US weapons manufactures consider the Pentagon a bottomless pit of money and face no pressure to reduce prices. 200 TOW missiles? Let's add a 3 extra zeros to the bill. Raytheon can charge whatever because there is no "mark to market" for a TOW.

The GDP of the Russian Federation is 1/3 the size of California alone. Russian generals count every penny spent on defense. On a weapons per weapons basis, Russia has much more parity than $ per $. Roughly speaking, 1 Kalibr = 1 Tomahawk. But, just because the US Navy is charged 4 times more for 1 Tomahawk than the Russian Navy is for 1 Kalibr does not make the US Navy 4 times stronger.

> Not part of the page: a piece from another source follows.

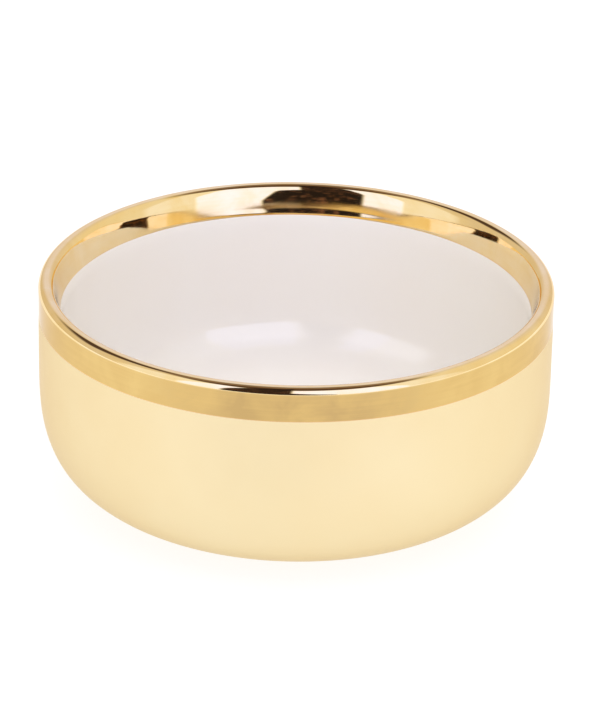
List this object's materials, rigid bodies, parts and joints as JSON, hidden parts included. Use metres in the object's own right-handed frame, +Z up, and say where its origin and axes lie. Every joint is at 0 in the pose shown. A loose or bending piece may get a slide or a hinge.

China has the weakest military. None of their weapons or soldiers have been proven in real combat. Mike Tyson famously said: "Everyone has a plan, until they get punched in the face." Soldiers have told me, no matter how much training you might do, nothing can prepare one for live incoming and facing death... US and Russia have proven their current weapons and soldiers in real battles (in the Middle East).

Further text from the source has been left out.